Another avenue for improvement of the company is that it can sign contracts with foreign suppliers which can provide them a manner to shorten the operating cycle. The company does not have any long term contracts with its suppliers which can provide a guarantee that the suppliers will be paid in time which can extend the credit terms being offered to Fast. If such a contract was signed, it can decrease some of the burden to take out loans. This coupled with contracts for plant and machinery and engineering, procurement and construction (EPC) can decrease the cost and make sure they are completed on time.

One opportunity that has sprouted up for the company is the recent tariff war which can actually prove to be beneficial for Fast Cables. Around 92% of the cost of production of Fast is made up of its raw materials which have to be purchased. The tariff war has meant that copper and aluminum have seen their prices fall in recent days.

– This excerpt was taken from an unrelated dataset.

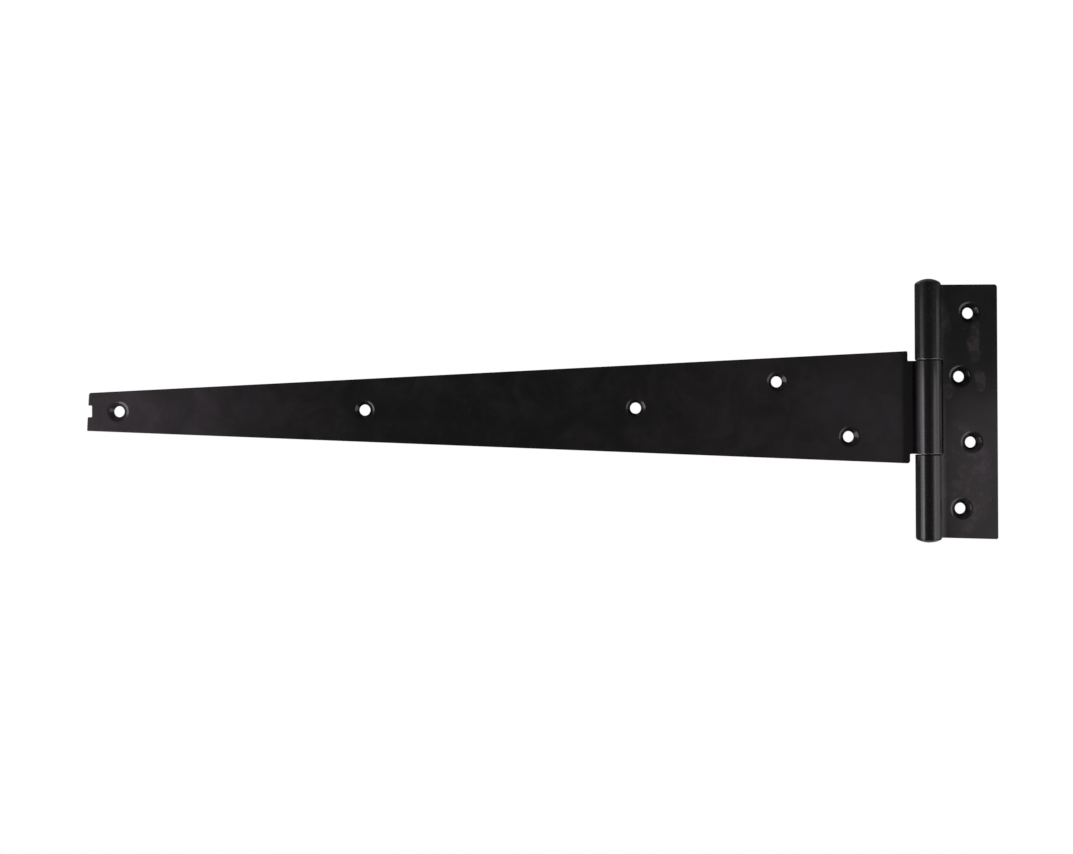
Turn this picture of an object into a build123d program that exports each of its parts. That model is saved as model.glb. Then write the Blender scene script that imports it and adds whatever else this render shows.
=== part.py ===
from build123d import *
from math import acos, asin, atan2, cos, degrees, hypot, radians, sin
import os

# A heavy Scotch tee hinge, 450 mm from the pin to the tip of its strap: a tapered strap, a cross leaf
# and a riveted pin. Every size is in millimetres.
#
# The origin is on the pin's axis, level with the middle of the cross leaf. +Z runs up the pin, the
# strap reaches towards -X, the cross leaf towards +X, and the flat backs that are screwed to the gate
# and its post face +Y. The hinge lies flat, as on a closed gate.

# Driving dimensions
plate = 3.5                # thickness of the steel, strap and leaf alike
pin_diameter = 6.35
running_clearance = 0.05   # between the pin and the bore of each knuckle
barrel_lift = 1.0          # how far the barrel stands clear of the plane of the flat backs
reach = 450.0              # from the pin's axis to the tip of the strap
leaf_height = 135.8        # along the pin
leaf_width = 38.7          # from the pin's axis to the free edge of the leaf
joint_gap = 0.3            # between the ends of neighbouring knuckles

# The rolled section, seen along the pin
leaf_bend_x = 10.0         # where the leaf starts to rise towards its knuckles
strap_bend_x = 13.0        # the same on the strap
bend_radius = 12.0
leaf_seam = 26.0           # where the rolled end stops, in degrees short of the plate it came from
strap_seam = 10.0
rolled_edge = 0.5          # rounding of the rolled end's outer corner
rim_rounding = 0.3         # on the rims of the knuckles
sheared_edge = 0.35        # rounding of the front edges of both plates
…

Copper hit a high of $5.25 per pound slumping to $4 per pound in a matter of weeks. Similarly, aluminum was trading at $2,700 per ton falling to $2,300 per ton. Both these materials getting cheaper will be able to help the gross margin of the company in coming months.
Being the market leader and earning revenues in excess of Rs 36 billion, Fast should be a company that is performing much better in the market. Considering such a strong background, the stock market has not reacted to the share like it should have and there is a fair reason for this. The company has certain weaknesses internally which need to be addressed to counter some of the headwinds that have been faced by its performance. Depending less on short term debt and looking for more flexible alternatives will provide an impetus to the company going forward. In the short term, the commodity slump can provide some of the spark that is needed to take Fast cables in the right direction.